Il lavoratore avrà in mano un accertamento dell’ispettore da far valere come prova in un eventuale giudizio: strada ripida il cui traguardo appare lontano per chi ha bisogno di lavorare.
In caso di licenziamento orale, “nullo”, una sentenza che lo riconoscesse come tale potrebbe coprire tutto il periodo in cui il lavoratore non ha potuto svolgere le prestazioni.
L’ispettore potrebbe consigliare all’interessato che ha subito un “vulnus” torto, il ricorso a forme conciliative attivabili presso l’ITL, ma di ciò nella nota n. 579 dell’Ispettorato Nazionale del Lavoro non c’è traccia.
Il datore di Lavoro deve comunicare ai servizi per l’impiego le dimissioni per fatti concludenti cosa che deve essere fatta (pena sanzione amministrativa, compresa tra 100 e 500 euro) entro i 5 giorni successivi alla constatazione delle stesse (quindi, la data della comunicazione inviata all’Ispettorato territoriale del Lavoro).
Le dimissioni per fatti concludenti comportano che il datore di lavoro non pagherà il ticket di ingresso alla NASpI che, con i valori del 2025 (v. circolare INPS 25/2025), per anzianità aziendale di almeno 3 anni, è pari, a 1922,25 euro, e che potrà trattenere dalle competenze di fine rapporto, l’indennità di mancato preavviso se, appunto, non dovesse risultare lavorato.
Il lavoratore, essendo dimissionario e non licenziato, non potrà fruire del trattamento di NASpI.

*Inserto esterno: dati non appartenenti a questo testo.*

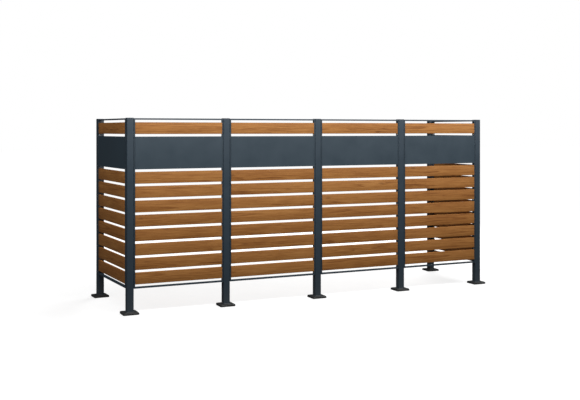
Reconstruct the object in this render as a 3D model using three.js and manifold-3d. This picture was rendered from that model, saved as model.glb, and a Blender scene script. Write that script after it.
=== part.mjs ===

E’ bene sapere che con l’art. 1, comma 171 della Legge n. 207/2024 si è intervenuti ulteriormente sui requisiti necessari per la fruizione della NASpI ed è stato previsto al nuovo comma c-bis inserito nell’art. 3 del D.L.vo n. 22/2015, che in caso di reimpiego di un lavoratore dimissionario per fatti concludenti con successivo licenziamento, il requisito delle 13 settimane di versamenti contributivi, necessario per la richiesta della indennità di disoccupazione, deve essere maturato durante il nuovo rapporto di lavoro, a differenza della regola generale ove si fa riferimento al quadriennio precedente la richiesta di NASpI.
Si è voluto, con tale norma, punire chi, dopo le dimissioni per fatti concludenti (che non portano alla fruizione del trattamento), viene assunto da un datore di lavoro “compiacente” e licenziato pochi giorni dopo.